Three Days of Purim?

This week in Jerusalem we will be celebrating three days of Purim (Mishulash) from Thursday evening to Sunday evening while most other cities in the world will only be celebrating Thursday evening and Friday.

How did we earn all of these extra days of celebration?

Usually, Jerusalem (a walled city since the days of Yehoshua Bin Nun) as well as Shushan (the walled city where the Purim story took place) celebrate on Shushan Purim, the fifteenth of Adar rather than the fourteenth since it took the residents of Shushan an extra day to finish the battle.

This year, Shushan Purim comes out on Shabbat. The Rabbi’s forbade the carrying of the Megillah (Scroll of Ester) on Shabbat, therefore the Megillah is read on Thursday night and Friday morning (regular Purim) along with the rest of the world. The reason why we do not postpone the Megillah reading until after Shabbat is because it says in the Megillah 9:27 “The Jews confirmed and undertook upon themselves and their posterity  and upon all who might join them, to observe these two days , without fail, in the manner prescribed and at the proper time each year”.

Aside from the Megillah reading, Matanot Lavyonim, gifts to the poor will also be given of the 14th of Adar (Friday) since the poor are used to receiving their gifts on the same day as the Megillah is read and this way they can already enjoy their gifts.

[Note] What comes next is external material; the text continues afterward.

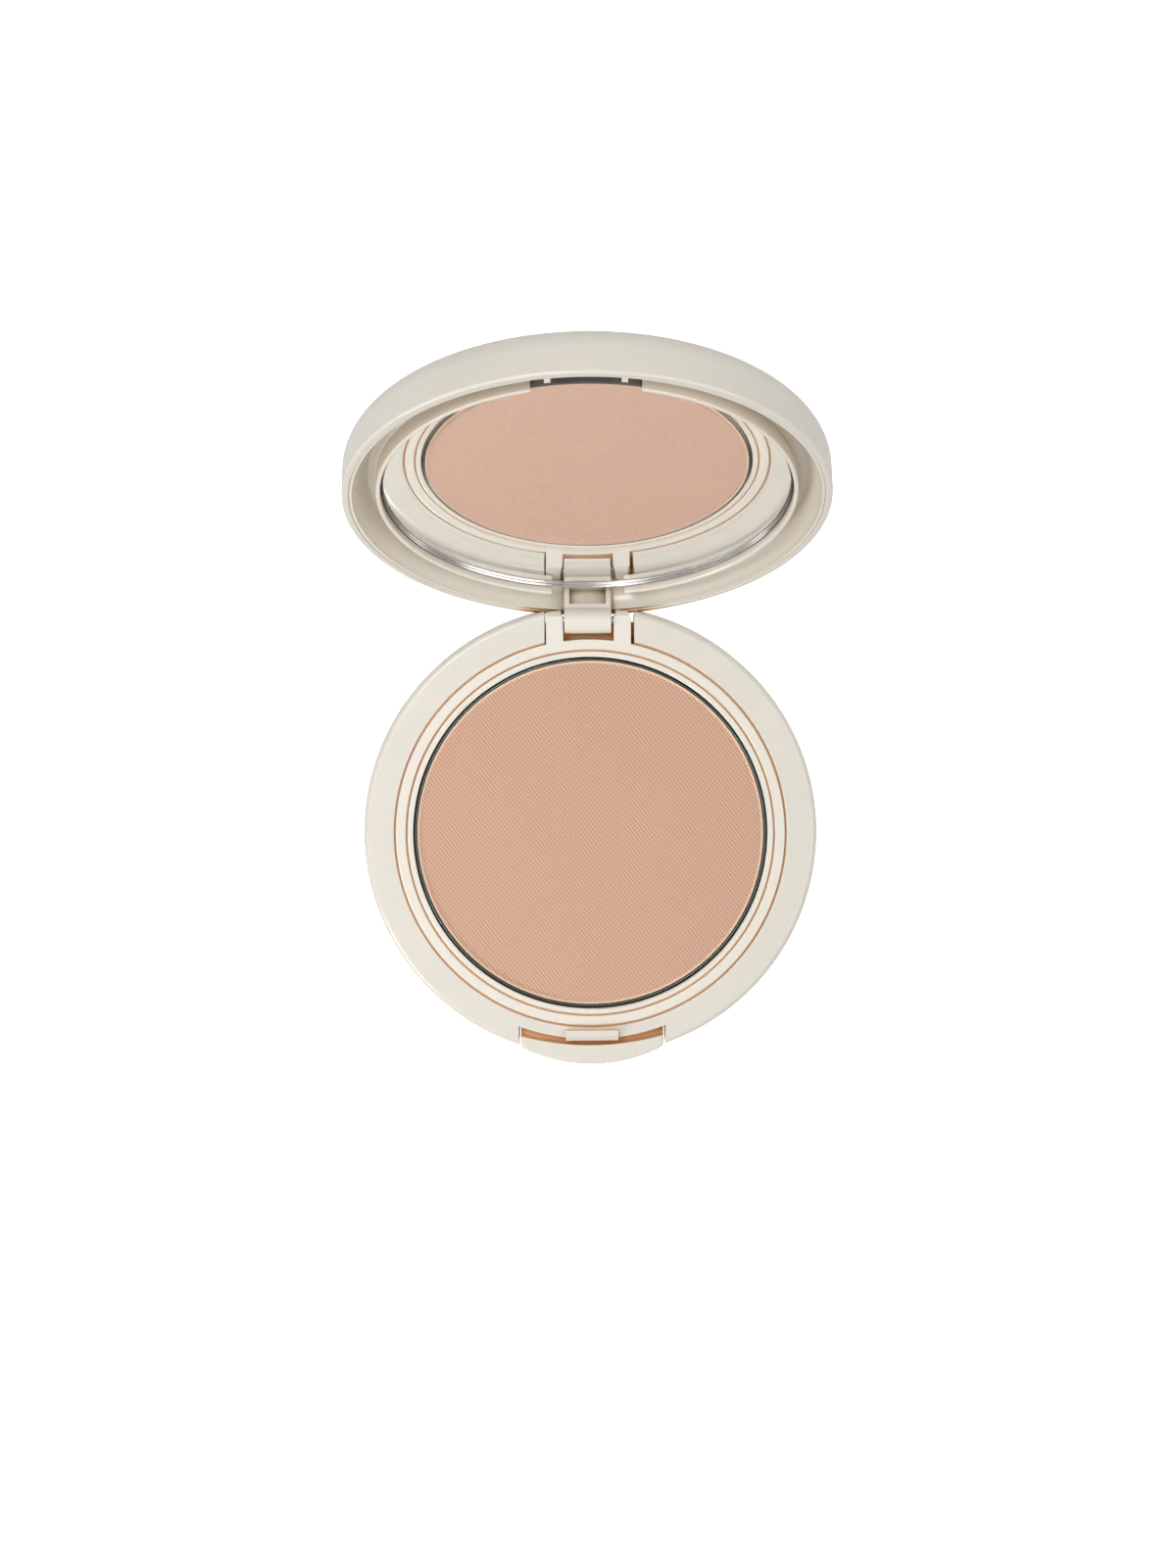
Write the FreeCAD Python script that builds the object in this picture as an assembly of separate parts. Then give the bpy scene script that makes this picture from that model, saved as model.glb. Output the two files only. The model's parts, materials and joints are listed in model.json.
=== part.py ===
import FreeCAD, Part
import math
import os

# A round pressed-powder compact, lid open. Millimetres.
# +Z is up, -Y is the front with the push button, +Y is the hinge side.
# The origin is the centre of the flat underside.
# Lid pieces are drawn shut and then swung open together about the hinge pin.

Vector = FreeCAD.Vector
UP = Vector(0, 0, 1)
ACROSS = Vector(1, 0, 0)

# ---- base, all radii from the vertical centre line ----
base_radius = 37.85
deck_height = 9.5
rim_edge_round = 1.1
shell_foot_height = 0.2
shell_foot_round = 1.6
rim_inner_radius = 32.78
rim_thickness = 1.3
rim_lip_outer_radius = 33.68
rim_lip_foot_height = 1.9
side_wall_inner_radius = 35.8
seam_edge_round = 0.2
seam_ledge_top = deck_height - 0.5
seam_ledge_foot = deck_height - 1.1
seam_ledge_gap = 0.03

cover_radius = 35.75
cover_thickness = 1.6

frame_outer_radius = 32.5
frame_inner_radius = 30.82
frame_floor_height = 1.9
frame_floor_thickness = 1.0

refill_outer_radius = 30.58
refill_inner_radius = 29.58
refill_floor_height = 3.0
refill_floor_thickness = 0.9
refill_top_height = 9.4

adhesive_radius = 22.0
adhesive_thickness = 0.15

# A metal pan of the common 59 mm nominal size.
pan_radius = 29.35
pan_floor_thickness = 0.4
pan_wall = 0.55
pan_lip = 0.12
pan_top_height = 9.15
powder_gap = 0.02
powder_top_height = 8.6
powder_edge_round = 0.5

# ---- hinge ----
hinge_y = 35.5
hinge_depth = 1.6
hinge_z = deck_height - hinge_depth
open_angle = 118.75
pin_radius = 0.75
pin_half_length = 6.9
ear_bore_radius = 0.76
tongue_bore_radius = 0.80
ear_inner_x = 4.2
ear_outer_x = 7.02
ear_round = 1.8
ear_trim_radius = 37.6
web_height = 4.6
web_reach_y = 35.6
hinge_notch_left_x = -7.28
hinge_notch_right_x = 7.58
corner_chamfer_x = 0.5
corner_chamfer_y = 1.3
relief_half = 9.4
relief_reach = 1.7

# ---- push button and catch, front ----
button_notch_half = 12.35
land_radius = 34.75
button_half = 12.0
button_inner_mid_y = -35.85
button_inner_end_y = -34.2
button_outer_mid_y = -39.15
button_outer_end_y = -36.15
button_corner_round = 0.9
button_foot_height = 0.7
button_step_radius = 36.6
button_step_height = 1.9
button_top_height = 9.4
button_top_round = 0.5
guide_height = 6.2
guide_thickness = 1.0
guide_inner_radius = 34.45
wing_half = 13.4
wing_front_y = -32.95
wing_back_y = -32.35
spring_x = 7.5
spring_z = 4.2
spring_coil_radius = 0.9
spring_wire_radius = 0.15
spring_turns = 4
spring_back_y = -32.95
spring_pocket_y = -36.3
spring_pocket_radius = 1.3
catch_half = 4.4
catch_back_y = -33.1
catch_front_y = -34.95
catch_height = 10.6
catch_front_height = 9.8
catch_foot_height = 8.2

# ---- lid, drawn shut; depths are measured up from the plane of its mouth ----
shut_gap = 0.35
lid_radius = 37.5
lid_depth = 8.7
lid_edge_round = 4.2
lid_wall_inner_radius = 36.4
lid_plate_depth = 7.1
lid_inner_round = 3.0
lid_rim_round = 0.4

liner_radius = 36.36
liner_lip_depth = 0.2
liner_lip_inner_radius = 35.9
channel_depth = 4.1
channel_floor_radius = 33.7
channel_corner_round = 0.35
liner_back_depth = 5.1
ring_outer_radius = 32.3
ring_inner_radius = 31.65
ring_top_depth = 1.0
ring_chamfer = 0.15
mirror_seat_depth = 3.65

mirror_radius = 31.45
mirror_face_depth = 2.05
mirror_back_depth = 3.55
mirror_edge_chamfer = 0.2
mirror_pad_radius = 27.0

front_gap_half = 7.95
front_gap_outer_radius = 36.0
latch_foot_inner_x = 5.0
latch_foot_outer_x = 5.9
latch_foot_radius = 34.9
latch_window_half = 4.9
latch_window_inner_radius = 31.95
latch_window_outer_radius = 34.7
latch_bar_radius = 36.0
latch_bar_low = 0.7
latch_bar_high = 1.3
latch_bar_reach = 0.25

rear_gap_half = 6.0
tongue_left_x = -3.97
tongue_right_x = 3.77
tongue_front_y = 34.0
tongue_back_y = 36.05
rib_space_back_y = 35.6
tongue_low_back_y = 37.0
knuckle_radius = 2.25
tongue_rib = 0.85
tongue_plate_depth = 0.5

mouth_height = deck_height + shut_gap


def outline(start, *steps):
    """A closed face in the XZ plane. A step is an end point, or (point on the arc, end point)."""
    def place(point):
        return Vector(point[0], 0, point[1])

    edges = []
    here = start
    for step in steps + (start,):
        if isinstance(step[0], tuple):
            edges.append(Part.Arc(place(here), place(step[0]), place(step[1])).toShape())
            here = step[1]
        else:
            edges.append(Part.makeLine(place(here), place(step)))
            here = step
    return Part.Face(Part.Wire(edges))


def turned(start, *steps):
    """The outline turned once round the vertical centre line."""
    return outline(start, *steps).revolve(Vector(0, 0, 0), UP, 360)


def tube(inner, outer, low, high):
    """A round wall between two radii and two heights."""
    wall = Part.makeCylinder(outer, high - low, Vector(0, 0, low))
    if inner > 0:
        wall = wall.cut(Part.makeCylinder(inner, high - low, Vector(0, 0, low)))
    return wall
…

On Shabbat itself (Shushan Purim) in Jerusalem, we add the Al HaNisim Prayer. The Torah reading includes the Purim reading about Amalek.

On Sunday, we distribute Mishloach Manot in Jerusalem as well as celebrate with the festive meal. Although we have a festive meal each Shabbat, we do not want to mix two happy occasions (and miss out on more good food) so we have two festive meals, one on Shabbat and one on Sunday.

So while the rest of the world is trying to cram all of the festivities into one day, here in Jerusalem we will be celebrating at a more relaxed pace and we will finally get a Sunday off from work!